The design of the TVS Radeon's instrument cluster is car-like. (Photo: Abhinav Jakhar/ News18.com)
So, yes, the styling isn’t exactly a strong point for the TVS Radeon but where it does makeup with is the riding dynamics. A big reason for that is the engine, which is a 109.7cc single-cylinder unit that makes 8.4 PS of power and 8.7 Nm of torque that comes with a 4-speed transmission. The engine is refined and has a decent mid-range punch and while the first gear is short, the gearing for the second and third gear is long enough to reduce the number of gearshifts you would have to do during slow-moving traffic – something that this motorcycle might find itself mostly in. There are vibrations at the footpegs and the seat but that is when you ride the motorcycle hard and, as the instrument cluster then suggests, it is perhaps not the way this motorcycle is meant to be ridden. If you take it slow and steady, then the Radeon is an effortless motorcycle to ride in the city.
The suspension setup is good and it absorbs the bad patches of roads and potholes really well. The Radeon is also stable during turns if you want, the motorcycle can be a rather peppy motorcycle to zip through traffic.
The engine on the TVS Radeon feels refined at city speeds. (Photo: Abhinav Jakhar/ News18.com)
Other than the engine and suspension, the seat is also pretty wide. As per TVS, it is the longest seat in its class and during our time with the Radeon, we found it to be rather comfortable. Another nice touch by TVS is the chrome-finished luggage rack at the back which can come in handy for the times when you need to carry some stuff.
the luggage rack on the TVS Radeon is a good touch. (Photo: Abhinav Jakhar/ News18.com)
And perhaps what was the most impressive thing about the Radeon was the fit and finish of the panels and the quality of materials used in the switch cluster and the paint. It does feel premium for its segment.
Also, the exhaust note is hands down the best in its segment as well.
WHY SHOULD YOU BE BUYING IT?
Well, to be honest, the TVS Radeon manages to get that feel-good factor that not a lot of motorcycles in this segment are able to pass on onto the rider. It is in the minor things, like the different coloured engine cover, the fit and finishes or even the quality of the plastics used around the indicators, front and back. You get onto it, and you get a differently styled instrument cluster. More retro than funky, but that also means that it is easier to adapt to than a cluster with weirdly placed lights and ‘funky’ shaped dials.

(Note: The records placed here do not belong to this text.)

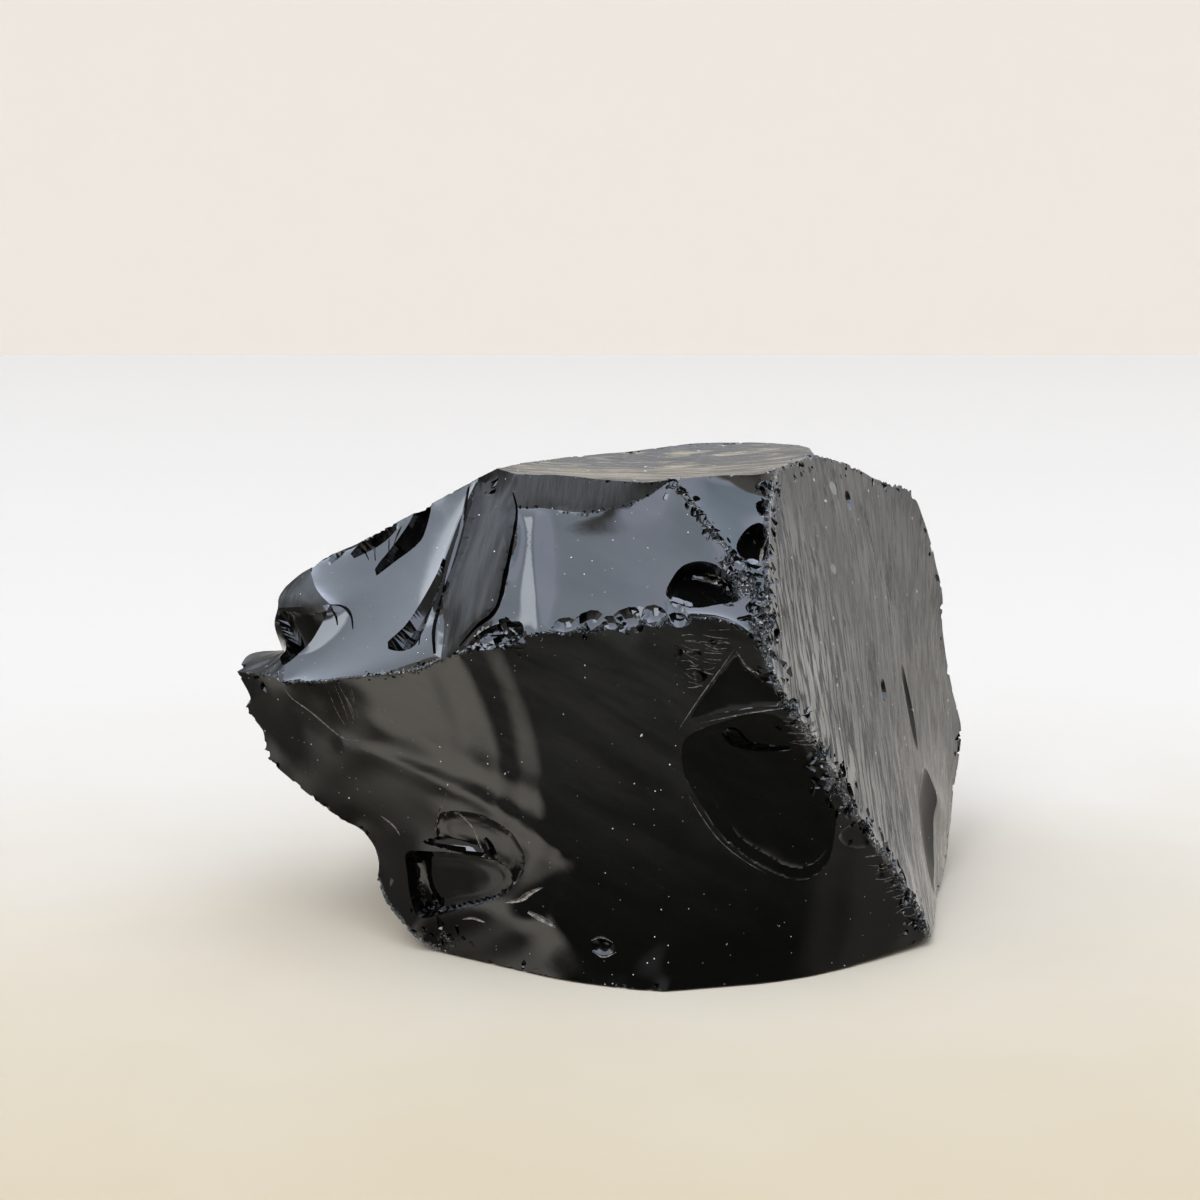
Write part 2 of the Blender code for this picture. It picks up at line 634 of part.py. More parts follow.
def obsidian():
    """Jet-black volcanic glass."""
    material = bpy.data.materials.new("obsidian")
    material.use_nodes = True
    shader = material.node_tree.nodes["Principled BSDF"]
    shader.inputs["Base Color"].default_value = (0.012, 0.012, 0.013, 1.0)
    shader.inputs["Roughness"].default_value = 0.12
    shader.inputs["Metallic"].default_value = 0.0
    return material


def main():
    for old in list(bpy.data.objects):
        bpy.data.objects.remove(old)
    arrises = arris_points({name: Vector(place) for name, place in CORNERS.items()})
    body = body_mesh(arrises)
    surface = BVHTree.FromBMesh(body)
    stone = new_object(NAME, body)
    stone.data.materials.append(obsidian())
    cut_away(stone, scars(surface))
    cut_away(stone, chips(surface, arrises))


main()
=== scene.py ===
"""The looks of the raw obsidian chunk: its fine surface, its glass, a plain pale floor, light and a camera.

The fine surface repeats the construction of the solid, in its frame, with closer points: corners, the
arrises that join them, and a smooth skin in each loop of arrises. The scars, grooves and chips of the real
surface are then cut into it. Lengths are in millimetres until a mesh is made in metres. X runs along the
stone's width, Y from its front to its back, Z up, and the stone stands on Z = 0.
"""

import math

import bmesh
import bpy
import numpy as np
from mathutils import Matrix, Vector, geometry, noise
from mathutils.bvhtree import BVHTree
from mathutils.kdtree import KDTree


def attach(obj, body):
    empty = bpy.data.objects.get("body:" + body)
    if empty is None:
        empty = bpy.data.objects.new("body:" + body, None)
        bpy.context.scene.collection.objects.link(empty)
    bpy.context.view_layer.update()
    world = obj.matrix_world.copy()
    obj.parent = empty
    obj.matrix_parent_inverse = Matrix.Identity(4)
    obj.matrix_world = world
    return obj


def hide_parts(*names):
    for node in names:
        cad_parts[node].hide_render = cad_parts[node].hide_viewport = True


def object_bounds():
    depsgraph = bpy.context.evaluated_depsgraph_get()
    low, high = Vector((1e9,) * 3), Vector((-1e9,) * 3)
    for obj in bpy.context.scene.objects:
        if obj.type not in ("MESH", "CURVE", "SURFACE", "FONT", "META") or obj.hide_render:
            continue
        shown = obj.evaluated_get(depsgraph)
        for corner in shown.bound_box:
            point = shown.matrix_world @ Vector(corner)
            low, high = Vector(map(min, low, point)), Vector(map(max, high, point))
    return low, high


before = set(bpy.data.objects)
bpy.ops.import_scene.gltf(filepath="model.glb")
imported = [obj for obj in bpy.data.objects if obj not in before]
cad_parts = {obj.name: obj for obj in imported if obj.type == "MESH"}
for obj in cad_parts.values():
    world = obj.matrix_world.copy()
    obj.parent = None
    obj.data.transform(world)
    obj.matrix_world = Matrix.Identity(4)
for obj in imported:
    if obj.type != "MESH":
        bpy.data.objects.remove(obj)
cad_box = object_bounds()

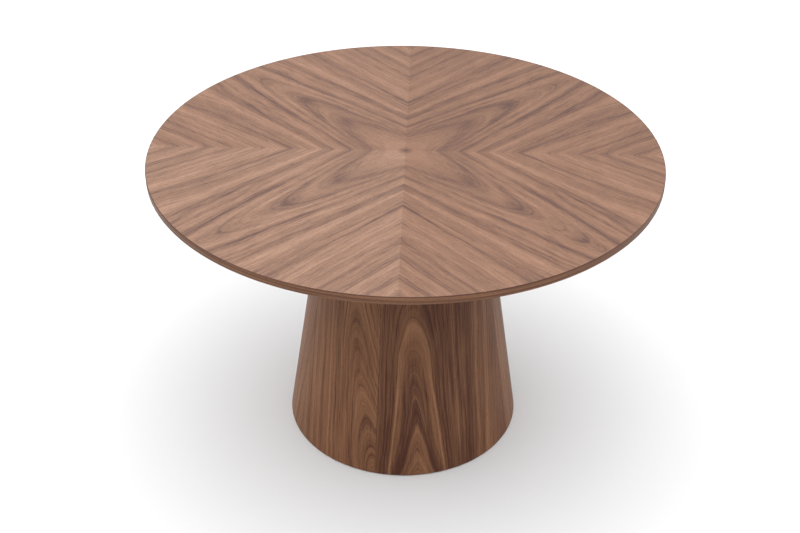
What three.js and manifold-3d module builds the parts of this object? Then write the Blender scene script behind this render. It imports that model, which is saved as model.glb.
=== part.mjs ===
// Round dining table: a veneered top that tilts on two goose-neck hinges hidden in a
// tapered drum pedestal. Millimetres, +Z up, origin on the floor under the table's centre.
// X runs along the hinge axis, and -Y is the side that lifts when the top tilts.
import * as THREE from "three";
import { mergeVertices } from "three/addons/utils/BufferGeometryUtils.js";
import Module from "manifold-3d";

const wasm = await Module();
wasm.setup();

// ---------------------------------------------------------------- driving dimensions

const tableHeight = 750;
const glueLine = 0.1; // between glued curved faces
const fitGap = 0.3; // between a board and the wall it is let into
const runningGap = 0.1; // on the radius of a pin or rod in its bore

const top = {
  diameter: 1200,
  thickness: 18,
  leaf: 0.6, // face and back veneer
  band: 1.2, // edge banding
  arris: 0.7, // eased edges of the banding
};

const drum = {
  footDiameter: 586,
  rimDiameter: 364,
  wall: 12,
  veneer: 0.6,
  floorGap: 3, // the wall stops this far above the floor
  rimGap: 7, // shadow gap under the top, filled by the rim pads
};

const boards = {
  bottom: 18,
  bottomUnderside: 10, // height of the bottom board's underside
  deck: 18,
  former: 15,
  formerWidth: 70,
  formerUnderside: 300,
};

const rib = { count: 4, depth: 45, thickness: 25, wallGap: 1, notchGap: 0.5 };
const ballast = { radius: 200, thickness: 10, boltRing: 130, boltCount: 2 };
const rimPad = { count: 4, radius: 5.4, crush: 0.2 };
const glide = {
  count: 4,
  ring: 250, // radius of the circle they stand on
  padRadius: 15,
  padHeight: 5,
  collarRadius: 6.5,
  stemRadius: 4,
  stemLength: 30,
  nutFlange: 1.5,
  nutFlangeRadius: 11,
  nutRadius: 5.6,
  nutLength: 14,
};

const tilt = {
  setBack: 28, // hinge axis inside the drum's rim
  drop: 90, // hinge axis below the underside of the top
  maxAngle: 85,
  sweepGap: 5, // least distance to the rim as it passes
  spread: 38, // each arm's distance from the centre plane
};

const mountingBoard = { width: 200, frontEdge: -130, thickness: 18, screwInset: 20 };
const arm = {
  thickness: 8,
  width: 20,
  outerCorner: 18,
  innerCorner: 6,
  flangeWidth: 36,
  flangeLength: 68,
  flangeThickness: 4,
  screwOffset: 24,
};
const pin = { radius: 4, headRadius: 6.5, head: 2.5 };
const bush = { wall: 2, overhang: 0.7 };
const bracket = {
  height: 42, // hinge axis above the deck
  cheek: 4,
  sideGap: 1, // between a cheek and the arm
  plate: 4,
  plateWidth: 56,
  plateFront: -44, // from the hinge axis
  plateRear: 12,
  stopHeight: 18, // lower edge of the stop above the hinge axis
  stopDepth: 10,
  stopThickness: 5,
  stopGap: 0.4,
  boltOffsetX: 19,
  boltOffsetY: -16,
};

const lock = {
  boltRadius: 4.5,
  axisDrop: 18, // bolt below the underside of the top
  travel: 24,
  tipGap: 6, // between the drawn bolt and its keeper
  boltLength: 60,
  caseWidth: 20,
  caseLength: 68,
  caseNose: 6, // the drawn bolt stands out of the case by this much
  caseFloor: 3.5, // metal under the bolt
  earWidth: 56,
  earLength: 36,
  earThickness: 4,
  earScrewX: 21,
  knobRadius: 9,
  knobHeight: 14,
  neckRadius: 3,
  neckSetBack: 7, // from the bolt's front end
  keeperWidth: 30,
  keeperHeight: 20,
  keeperProud: 4,
  keeperScrewX: 10.5,
};

const screws = {
  wood: { shank: 2.2, head: 4.4, headHeight: 2.5, points: 12 },
  small: { shank: 1.5, head: 3, headHeight: 1.4, points: 12 },
  bolt: { shank: 3, head: 5.5, headHeight: 4, points: 12 },
  ballast: { shank: 4, head: 7, headHeight: 5, points: 12 },
  clearance: 0.3,
};

const roundLarge = 96; // sides of a large circle
const roundSmall = 24; // sides of a pin, bore or knob

// ---------------------------------------------------------------- derived places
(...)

TVS Radeon's tail light. (Photo: Abhinav Jakhar/ News18.com)
And on top of that, there is a sense of familiarity with the Radeon – and that, added with the feel-good factor, could really be the reason why it works. Yes, given what the Radeon offers in terms of quality and attention to detail, it would have been nice to see a design that isn’t that similar to the older Splendor. But still, the positive thing is that it has a design that people can instantly relate to and can identify amongst the new lot of commuter motorcycles which has been bombarded with sharp corners and vibrant graphics. And that’s why it all works, and perhaps, this is exactly what TVS was aiming for – a familiar motorcycle with up to date features and a premium finish.